This offers an excellent opportunity to do so.
Blob Blogging Wingnut attempts to deconstruct and refute Jacob M. Appel's arguments. It would be comical, were it not more of the same-old same-old witless wombie zombie dissembling. Appel writes about Stephanie Gray - yes, that Canadian fetus fetishizing propaganda queen who claimed there there was an "open season on prolifers" shortly after an Operation Rescue acolyte publicly executed Dr Tiller in his church.
Go read all of Appel's thoughtful, lucid, fact-based and empathetic opinion piece. It helped flush from my brain the ludicrous twists and snarls SHE posted.The reality is that few (if any) sane people, however strong their views regarding the morality of abortion, sincerely believe that abortion clinics are like death camps. They just say they are, because it's easier - and far more dramatic - than explaining what they really mean. I have witnessed surgical terminations. I have also seen the mounds of human hair and baby shoes at the Holocaust Museum in Washington. Most strikingly, I have heard first-hand horror narratives of deportation and starvation from elderly survivors, stories that my own relatives never survived to share. Any reasonable person who has any knowledge of the Nazi death machine should find the comparison of Planned Parenthood to Auschwitz-Birkenau an unacceptable affront to common decency. This is not to say that the legacy of the Holocaust needs to be preserved as "unique": To my thinking, those who try to finesse the argument that the slaughter of Europe's Jews was somehow morally distinct from the Cambodian or Armenian genocides, for example, have lost the forest for the trees. But that does not mean that any perceived moral wrong can reasonably be described in such terms. ...

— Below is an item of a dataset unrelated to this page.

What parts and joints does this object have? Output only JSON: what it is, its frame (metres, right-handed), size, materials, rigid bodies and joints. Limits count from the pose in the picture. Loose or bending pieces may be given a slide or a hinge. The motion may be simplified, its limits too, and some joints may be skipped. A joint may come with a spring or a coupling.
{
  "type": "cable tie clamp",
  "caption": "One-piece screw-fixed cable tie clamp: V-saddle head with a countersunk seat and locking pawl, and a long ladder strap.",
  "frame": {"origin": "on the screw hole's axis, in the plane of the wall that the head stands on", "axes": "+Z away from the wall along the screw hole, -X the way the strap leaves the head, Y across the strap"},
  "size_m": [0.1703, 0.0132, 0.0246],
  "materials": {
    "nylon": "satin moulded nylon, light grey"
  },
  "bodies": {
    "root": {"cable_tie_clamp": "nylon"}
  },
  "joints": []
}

I do not mean to suggest that abortion opponents have no legal right to use such incendiary analogies. But if these activists want to be taken seriously, and if they wish for a meaningful place in the public discourse, then they should eschew them. Ms. Gray has questioned why many reproductive rights supporters refuse to debate her. I assure her that it is not because we fear her ideas or public engagement -- but because some forms of argument are too repugnant to be indulged. Nobody questions Gray's entitlement to believe that abortion should be illegal or to further her case in the marketplace of ideas. As far as I'm concerned, she can believe that the earth is flat and roam the streets preaching platygaeanism. The hallmark of an enlightened society, after all, is agreeing to disagree.